Supplied records:
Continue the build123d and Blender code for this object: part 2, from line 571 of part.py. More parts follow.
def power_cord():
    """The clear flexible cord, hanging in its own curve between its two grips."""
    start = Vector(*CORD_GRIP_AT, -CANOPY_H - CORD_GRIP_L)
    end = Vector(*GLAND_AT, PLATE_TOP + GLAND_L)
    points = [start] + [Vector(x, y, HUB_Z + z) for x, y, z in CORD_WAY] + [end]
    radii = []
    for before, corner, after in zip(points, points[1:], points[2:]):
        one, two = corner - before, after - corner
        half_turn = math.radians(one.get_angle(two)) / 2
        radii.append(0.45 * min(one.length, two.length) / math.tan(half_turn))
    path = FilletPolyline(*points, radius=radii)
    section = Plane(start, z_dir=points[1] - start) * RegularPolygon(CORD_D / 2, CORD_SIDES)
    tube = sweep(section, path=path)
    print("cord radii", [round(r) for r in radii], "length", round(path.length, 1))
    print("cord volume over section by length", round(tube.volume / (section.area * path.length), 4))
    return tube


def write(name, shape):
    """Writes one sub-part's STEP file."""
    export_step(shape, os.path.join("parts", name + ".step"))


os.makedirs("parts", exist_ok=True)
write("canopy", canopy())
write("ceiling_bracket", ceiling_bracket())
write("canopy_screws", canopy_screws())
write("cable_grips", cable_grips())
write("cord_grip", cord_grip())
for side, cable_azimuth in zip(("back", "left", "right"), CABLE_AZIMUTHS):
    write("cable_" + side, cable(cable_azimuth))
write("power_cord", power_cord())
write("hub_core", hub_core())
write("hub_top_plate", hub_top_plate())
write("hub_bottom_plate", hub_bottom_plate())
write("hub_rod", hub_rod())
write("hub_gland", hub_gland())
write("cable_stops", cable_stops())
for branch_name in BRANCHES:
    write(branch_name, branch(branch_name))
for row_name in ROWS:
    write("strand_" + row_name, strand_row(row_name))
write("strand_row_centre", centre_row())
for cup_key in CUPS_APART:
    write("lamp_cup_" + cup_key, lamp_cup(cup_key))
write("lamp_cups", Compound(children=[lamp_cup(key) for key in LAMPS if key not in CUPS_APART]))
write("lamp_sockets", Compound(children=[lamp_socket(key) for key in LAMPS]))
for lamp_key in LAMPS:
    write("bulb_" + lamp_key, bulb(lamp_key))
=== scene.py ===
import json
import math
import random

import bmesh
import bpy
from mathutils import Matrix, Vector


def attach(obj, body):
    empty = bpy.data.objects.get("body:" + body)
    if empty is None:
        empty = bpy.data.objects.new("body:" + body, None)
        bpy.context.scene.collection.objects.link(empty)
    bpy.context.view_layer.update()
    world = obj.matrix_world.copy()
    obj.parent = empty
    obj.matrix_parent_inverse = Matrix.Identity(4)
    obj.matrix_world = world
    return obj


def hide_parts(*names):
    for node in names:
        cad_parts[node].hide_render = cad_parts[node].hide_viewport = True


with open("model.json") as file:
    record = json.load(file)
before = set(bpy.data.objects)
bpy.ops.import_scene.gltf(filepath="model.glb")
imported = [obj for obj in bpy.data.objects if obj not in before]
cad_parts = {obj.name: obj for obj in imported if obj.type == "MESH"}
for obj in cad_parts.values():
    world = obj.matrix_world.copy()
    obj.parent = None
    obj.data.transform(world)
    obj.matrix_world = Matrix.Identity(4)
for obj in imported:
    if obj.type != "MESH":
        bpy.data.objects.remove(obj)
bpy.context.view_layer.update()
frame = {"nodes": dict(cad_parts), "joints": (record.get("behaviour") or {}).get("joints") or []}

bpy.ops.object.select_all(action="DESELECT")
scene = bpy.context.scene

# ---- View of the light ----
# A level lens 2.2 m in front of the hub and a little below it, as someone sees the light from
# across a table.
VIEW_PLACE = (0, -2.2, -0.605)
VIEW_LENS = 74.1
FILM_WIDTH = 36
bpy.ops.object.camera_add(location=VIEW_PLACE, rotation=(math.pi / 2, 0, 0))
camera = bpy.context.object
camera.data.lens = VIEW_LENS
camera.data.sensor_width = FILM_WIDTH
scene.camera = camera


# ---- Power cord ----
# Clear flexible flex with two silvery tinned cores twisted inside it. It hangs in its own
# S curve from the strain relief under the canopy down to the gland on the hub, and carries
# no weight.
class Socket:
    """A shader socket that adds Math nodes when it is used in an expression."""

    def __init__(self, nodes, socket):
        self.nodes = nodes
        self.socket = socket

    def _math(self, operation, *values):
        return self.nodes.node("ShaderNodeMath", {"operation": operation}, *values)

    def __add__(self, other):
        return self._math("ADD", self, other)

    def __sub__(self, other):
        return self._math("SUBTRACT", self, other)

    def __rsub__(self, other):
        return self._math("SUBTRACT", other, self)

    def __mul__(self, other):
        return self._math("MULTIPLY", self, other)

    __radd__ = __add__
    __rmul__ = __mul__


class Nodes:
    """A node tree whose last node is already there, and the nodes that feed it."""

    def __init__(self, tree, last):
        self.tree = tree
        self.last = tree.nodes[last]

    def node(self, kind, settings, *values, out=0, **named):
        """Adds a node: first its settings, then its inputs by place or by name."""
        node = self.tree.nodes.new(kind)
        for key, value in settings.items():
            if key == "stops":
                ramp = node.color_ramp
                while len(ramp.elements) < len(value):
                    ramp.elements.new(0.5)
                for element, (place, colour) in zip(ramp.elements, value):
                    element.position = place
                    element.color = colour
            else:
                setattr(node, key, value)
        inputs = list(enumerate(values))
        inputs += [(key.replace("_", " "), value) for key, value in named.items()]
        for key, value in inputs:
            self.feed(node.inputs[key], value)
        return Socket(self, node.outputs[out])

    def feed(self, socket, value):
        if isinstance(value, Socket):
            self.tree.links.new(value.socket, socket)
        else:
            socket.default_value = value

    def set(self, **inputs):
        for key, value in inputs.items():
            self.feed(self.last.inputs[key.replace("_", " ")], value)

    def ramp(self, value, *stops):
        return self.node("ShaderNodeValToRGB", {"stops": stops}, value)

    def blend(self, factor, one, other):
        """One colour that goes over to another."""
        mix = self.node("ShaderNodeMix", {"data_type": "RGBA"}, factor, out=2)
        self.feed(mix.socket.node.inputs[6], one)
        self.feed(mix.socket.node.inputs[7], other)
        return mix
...
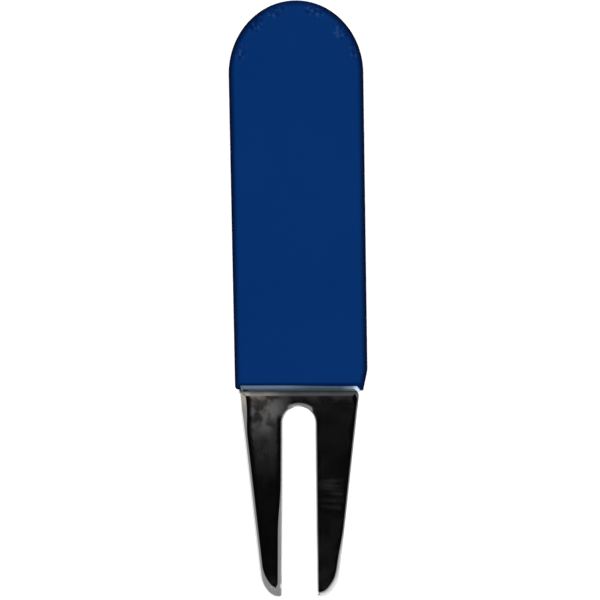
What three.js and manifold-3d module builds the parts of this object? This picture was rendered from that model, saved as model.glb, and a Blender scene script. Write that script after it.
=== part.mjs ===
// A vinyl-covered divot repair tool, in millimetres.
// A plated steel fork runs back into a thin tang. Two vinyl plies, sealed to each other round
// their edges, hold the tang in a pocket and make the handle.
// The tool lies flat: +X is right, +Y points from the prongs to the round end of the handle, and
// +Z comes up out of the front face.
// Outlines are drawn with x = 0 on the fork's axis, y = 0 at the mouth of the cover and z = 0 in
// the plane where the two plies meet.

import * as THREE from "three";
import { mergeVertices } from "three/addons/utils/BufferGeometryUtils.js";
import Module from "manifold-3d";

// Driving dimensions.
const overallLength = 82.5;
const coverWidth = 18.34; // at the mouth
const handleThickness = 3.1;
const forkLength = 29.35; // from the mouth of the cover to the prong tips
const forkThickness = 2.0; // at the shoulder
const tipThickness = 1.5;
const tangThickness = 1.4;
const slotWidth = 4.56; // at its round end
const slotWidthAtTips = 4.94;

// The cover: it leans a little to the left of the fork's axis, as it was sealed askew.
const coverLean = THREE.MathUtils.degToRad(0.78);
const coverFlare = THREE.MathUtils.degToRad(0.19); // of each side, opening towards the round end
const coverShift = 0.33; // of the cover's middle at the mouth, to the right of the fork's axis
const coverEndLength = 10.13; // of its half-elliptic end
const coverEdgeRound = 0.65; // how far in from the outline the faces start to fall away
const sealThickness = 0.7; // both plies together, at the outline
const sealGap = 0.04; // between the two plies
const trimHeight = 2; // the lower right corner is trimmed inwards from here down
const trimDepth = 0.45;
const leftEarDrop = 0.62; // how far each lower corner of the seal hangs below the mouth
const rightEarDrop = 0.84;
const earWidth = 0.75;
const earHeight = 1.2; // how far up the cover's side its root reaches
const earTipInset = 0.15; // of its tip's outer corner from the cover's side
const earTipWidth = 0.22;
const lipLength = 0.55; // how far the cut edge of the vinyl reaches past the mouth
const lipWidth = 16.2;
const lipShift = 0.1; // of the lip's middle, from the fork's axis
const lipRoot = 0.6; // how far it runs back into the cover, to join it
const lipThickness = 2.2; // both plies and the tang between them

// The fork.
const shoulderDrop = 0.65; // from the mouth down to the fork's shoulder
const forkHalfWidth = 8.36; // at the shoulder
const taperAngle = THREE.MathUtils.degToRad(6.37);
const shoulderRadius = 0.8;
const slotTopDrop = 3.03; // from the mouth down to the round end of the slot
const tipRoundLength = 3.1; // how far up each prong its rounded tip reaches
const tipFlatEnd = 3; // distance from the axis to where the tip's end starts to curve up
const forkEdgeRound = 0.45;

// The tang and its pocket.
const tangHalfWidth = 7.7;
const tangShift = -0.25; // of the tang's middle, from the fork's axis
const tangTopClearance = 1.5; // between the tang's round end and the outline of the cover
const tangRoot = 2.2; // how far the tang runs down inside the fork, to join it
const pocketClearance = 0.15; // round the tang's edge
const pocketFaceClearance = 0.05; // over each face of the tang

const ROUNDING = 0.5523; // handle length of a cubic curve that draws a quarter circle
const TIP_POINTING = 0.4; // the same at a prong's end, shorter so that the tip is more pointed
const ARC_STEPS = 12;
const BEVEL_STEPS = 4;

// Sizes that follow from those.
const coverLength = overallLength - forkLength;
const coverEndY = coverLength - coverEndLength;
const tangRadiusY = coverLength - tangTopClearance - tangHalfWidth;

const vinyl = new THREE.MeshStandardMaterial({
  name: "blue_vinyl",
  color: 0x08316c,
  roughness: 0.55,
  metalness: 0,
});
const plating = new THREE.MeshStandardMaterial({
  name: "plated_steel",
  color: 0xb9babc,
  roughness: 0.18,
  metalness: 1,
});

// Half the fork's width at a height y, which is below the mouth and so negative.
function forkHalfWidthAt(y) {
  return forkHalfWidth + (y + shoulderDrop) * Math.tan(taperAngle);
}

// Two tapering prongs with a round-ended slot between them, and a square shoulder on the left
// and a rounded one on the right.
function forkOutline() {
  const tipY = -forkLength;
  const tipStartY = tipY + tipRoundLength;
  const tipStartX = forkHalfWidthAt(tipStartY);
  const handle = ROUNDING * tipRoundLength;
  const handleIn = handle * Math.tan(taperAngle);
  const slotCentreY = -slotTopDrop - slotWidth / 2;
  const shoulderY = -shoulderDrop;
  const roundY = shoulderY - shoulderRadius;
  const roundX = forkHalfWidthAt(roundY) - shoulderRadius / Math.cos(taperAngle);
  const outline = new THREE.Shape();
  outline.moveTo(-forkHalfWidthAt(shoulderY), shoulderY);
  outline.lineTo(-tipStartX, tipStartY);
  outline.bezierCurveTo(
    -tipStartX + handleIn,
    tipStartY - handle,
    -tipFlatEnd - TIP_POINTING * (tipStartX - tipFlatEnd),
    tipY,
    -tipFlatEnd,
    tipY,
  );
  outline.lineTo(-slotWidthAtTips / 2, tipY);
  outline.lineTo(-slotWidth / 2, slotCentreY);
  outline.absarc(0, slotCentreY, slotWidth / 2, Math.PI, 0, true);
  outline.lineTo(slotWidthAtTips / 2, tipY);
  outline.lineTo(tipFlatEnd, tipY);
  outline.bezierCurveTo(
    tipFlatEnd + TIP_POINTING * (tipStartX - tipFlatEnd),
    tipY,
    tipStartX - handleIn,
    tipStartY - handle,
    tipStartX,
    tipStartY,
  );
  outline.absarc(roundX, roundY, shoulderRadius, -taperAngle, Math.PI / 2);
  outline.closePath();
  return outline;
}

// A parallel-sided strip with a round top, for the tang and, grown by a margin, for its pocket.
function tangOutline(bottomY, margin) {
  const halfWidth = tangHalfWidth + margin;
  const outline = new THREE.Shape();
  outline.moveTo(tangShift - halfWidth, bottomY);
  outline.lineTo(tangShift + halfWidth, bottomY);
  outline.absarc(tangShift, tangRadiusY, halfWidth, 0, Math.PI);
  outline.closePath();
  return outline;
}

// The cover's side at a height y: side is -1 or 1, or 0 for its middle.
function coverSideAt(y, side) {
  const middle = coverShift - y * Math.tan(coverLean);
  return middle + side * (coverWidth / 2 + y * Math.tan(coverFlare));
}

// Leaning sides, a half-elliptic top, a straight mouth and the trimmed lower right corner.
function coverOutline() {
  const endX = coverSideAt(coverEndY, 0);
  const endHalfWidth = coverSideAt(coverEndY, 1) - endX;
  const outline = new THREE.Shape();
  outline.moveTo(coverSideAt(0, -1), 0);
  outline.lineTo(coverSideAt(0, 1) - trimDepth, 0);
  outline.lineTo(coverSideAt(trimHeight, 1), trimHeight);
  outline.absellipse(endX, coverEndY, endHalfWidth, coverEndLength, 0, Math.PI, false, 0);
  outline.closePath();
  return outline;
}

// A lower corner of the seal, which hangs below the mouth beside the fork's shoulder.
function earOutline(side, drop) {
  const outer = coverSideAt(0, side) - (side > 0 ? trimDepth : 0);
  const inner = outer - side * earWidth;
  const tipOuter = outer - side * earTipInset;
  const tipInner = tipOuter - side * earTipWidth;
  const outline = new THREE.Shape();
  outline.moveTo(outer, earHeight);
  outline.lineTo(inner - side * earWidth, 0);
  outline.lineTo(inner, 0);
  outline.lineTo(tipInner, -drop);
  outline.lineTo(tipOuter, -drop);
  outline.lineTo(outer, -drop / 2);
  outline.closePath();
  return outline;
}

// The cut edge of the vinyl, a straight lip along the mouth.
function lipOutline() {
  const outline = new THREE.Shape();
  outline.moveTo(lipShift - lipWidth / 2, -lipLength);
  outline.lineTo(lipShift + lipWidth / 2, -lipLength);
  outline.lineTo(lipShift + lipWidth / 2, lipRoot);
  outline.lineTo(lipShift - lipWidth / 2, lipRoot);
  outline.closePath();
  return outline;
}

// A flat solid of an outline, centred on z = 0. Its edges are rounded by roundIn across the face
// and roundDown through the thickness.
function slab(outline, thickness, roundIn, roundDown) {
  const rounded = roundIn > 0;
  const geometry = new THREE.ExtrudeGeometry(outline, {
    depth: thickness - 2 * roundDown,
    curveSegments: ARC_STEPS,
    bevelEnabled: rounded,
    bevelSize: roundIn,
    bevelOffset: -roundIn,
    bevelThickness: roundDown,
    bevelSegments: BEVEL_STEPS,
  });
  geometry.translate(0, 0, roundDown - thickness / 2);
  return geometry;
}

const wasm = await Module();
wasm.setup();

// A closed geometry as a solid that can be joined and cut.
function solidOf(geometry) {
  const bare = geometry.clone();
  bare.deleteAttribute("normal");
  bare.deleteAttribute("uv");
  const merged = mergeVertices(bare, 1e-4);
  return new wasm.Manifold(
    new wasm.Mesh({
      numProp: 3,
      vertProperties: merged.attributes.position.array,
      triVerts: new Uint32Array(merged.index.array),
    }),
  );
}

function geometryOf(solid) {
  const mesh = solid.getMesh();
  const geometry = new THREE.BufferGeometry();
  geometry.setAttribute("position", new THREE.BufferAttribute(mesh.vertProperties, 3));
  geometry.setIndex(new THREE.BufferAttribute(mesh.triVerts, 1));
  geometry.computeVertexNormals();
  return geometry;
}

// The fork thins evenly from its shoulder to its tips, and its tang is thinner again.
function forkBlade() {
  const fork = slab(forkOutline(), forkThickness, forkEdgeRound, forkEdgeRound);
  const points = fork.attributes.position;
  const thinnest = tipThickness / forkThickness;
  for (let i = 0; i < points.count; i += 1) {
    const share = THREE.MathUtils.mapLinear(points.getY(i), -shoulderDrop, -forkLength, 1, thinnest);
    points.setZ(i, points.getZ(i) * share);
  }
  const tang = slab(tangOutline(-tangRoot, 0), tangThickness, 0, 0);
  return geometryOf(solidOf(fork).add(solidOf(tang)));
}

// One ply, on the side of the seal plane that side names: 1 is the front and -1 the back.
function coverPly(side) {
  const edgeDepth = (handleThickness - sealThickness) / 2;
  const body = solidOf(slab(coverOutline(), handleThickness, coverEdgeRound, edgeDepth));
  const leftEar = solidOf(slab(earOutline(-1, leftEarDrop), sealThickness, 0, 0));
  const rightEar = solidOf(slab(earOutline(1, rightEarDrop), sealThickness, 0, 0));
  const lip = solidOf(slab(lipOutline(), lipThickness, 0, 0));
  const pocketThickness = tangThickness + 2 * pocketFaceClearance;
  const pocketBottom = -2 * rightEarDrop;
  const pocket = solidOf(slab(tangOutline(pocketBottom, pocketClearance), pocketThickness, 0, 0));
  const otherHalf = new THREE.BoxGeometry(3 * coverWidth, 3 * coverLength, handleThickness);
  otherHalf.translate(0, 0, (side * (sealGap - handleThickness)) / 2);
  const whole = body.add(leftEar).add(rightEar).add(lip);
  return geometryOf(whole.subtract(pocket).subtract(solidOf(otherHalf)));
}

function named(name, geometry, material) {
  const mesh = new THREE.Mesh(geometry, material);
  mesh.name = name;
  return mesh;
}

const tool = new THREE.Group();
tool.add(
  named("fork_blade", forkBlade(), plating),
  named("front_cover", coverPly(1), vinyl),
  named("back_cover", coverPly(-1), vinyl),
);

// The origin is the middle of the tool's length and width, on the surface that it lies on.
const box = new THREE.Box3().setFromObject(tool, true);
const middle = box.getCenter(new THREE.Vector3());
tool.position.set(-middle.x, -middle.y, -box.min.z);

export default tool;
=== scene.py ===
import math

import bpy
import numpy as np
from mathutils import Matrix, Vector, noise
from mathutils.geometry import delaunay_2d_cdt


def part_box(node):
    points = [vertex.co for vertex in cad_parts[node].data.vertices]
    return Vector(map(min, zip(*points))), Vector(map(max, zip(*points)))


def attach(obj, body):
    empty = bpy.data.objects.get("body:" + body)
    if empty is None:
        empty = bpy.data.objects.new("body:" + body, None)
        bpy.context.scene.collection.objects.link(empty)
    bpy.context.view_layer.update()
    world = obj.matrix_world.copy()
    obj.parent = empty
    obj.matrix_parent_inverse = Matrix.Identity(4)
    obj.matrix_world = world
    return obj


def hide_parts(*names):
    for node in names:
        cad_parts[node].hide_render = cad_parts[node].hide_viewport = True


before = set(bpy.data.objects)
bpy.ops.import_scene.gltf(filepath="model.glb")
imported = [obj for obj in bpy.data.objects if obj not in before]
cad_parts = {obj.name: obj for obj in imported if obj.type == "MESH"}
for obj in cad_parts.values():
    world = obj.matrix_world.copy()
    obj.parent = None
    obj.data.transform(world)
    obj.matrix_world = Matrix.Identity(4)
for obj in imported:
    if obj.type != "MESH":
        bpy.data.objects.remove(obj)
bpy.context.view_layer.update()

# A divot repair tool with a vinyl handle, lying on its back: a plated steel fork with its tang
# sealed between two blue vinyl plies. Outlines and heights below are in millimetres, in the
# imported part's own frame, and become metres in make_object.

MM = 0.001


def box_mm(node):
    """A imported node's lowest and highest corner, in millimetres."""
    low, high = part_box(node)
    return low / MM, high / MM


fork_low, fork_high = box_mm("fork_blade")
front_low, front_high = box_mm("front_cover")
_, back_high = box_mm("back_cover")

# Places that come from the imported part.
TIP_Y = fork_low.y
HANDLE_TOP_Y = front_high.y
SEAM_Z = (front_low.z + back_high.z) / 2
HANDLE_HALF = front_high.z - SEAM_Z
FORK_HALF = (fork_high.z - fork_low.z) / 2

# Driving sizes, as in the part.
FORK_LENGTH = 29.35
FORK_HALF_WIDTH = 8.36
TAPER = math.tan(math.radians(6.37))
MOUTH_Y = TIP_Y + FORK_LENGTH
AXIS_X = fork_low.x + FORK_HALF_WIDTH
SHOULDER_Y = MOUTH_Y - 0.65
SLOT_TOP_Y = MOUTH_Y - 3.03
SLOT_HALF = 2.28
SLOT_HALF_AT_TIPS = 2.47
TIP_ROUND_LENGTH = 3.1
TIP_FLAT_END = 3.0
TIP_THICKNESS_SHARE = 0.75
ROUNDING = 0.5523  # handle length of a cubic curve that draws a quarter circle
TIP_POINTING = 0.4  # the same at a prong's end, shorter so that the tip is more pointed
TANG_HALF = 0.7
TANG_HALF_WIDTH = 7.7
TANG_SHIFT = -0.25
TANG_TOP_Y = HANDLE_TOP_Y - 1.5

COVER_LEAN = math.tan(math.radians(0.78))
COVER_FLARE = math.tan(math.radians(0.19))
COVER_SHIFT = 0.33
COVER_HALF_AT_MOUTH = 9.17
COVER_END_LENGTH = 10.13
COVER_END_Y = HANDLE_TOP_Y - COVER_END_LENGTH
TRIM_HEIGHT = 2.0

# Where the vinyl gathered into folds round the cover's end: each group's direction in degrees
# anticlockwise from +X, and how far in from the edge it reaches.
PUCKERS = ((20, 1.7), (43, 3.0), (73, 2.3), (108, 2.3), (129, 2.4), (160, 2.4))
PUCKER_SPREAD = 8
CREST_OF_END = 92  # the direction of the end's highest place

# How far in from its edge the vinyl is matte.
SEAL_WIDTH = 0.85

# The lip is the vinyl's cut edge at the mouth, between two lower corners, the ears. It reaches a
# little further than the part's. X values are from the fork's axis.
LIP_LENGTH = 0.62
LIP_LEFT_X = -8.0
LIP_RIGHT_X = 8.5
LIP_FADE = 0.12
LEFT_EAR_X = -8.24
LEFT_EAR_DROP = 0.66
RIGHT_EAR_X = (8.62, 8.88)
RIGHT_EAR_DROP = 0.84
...
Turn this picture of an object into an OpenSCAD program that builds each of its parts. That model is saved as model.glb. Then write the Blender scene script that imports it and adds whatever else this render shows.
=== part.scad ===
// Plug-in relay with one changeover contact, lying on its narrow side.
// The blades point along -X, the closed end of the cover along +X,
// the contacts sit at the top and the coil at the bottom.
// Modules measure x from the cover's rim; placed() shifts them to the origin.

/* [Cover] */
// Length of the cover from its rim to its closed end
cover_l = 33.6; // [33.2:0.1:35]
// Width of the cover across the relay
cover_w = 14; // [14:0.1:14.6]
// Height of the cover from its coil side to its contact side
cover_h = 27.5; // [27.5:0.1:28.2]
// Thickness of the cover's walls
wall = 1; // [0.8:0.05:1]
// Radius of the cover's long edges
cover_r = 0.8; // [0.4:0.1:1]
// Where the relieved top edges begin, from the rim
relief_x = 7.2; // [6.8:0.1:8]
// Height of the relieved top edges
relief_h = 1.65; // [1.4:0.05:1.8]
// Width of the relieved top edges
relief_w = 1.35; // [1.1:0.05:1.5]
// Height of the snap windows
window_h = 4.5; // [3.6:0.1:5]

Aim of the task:
Output exactly the lines of the material above from the one containing "it lies on." up to and including the one containing "zip(*points))), Vector(map(max, zip(*points)))".

Answer for this exercise:
// The origin is the middle of the tool's length and width, on the surface that it lies on.
const box = new THREE.Box3().setFromObject(tool, true);
const middle = box.getCenter(new THREE.Vector3());
tool.position.set(-middle.x, -middle.y, -box.min.z);

export default tool;
=== scene.py ===
import math

import bpy
import numpy as np
from mathutils import Matrix, Vector, noise
from mathutils.geometry import delaunay_2d_cdt


def part_box(node):
    points = [vertex.co for vertex in cad_parts[node].data.vertices]
    return Vector(map(min, zip(*points))), Vector(map(max, zip(*points)))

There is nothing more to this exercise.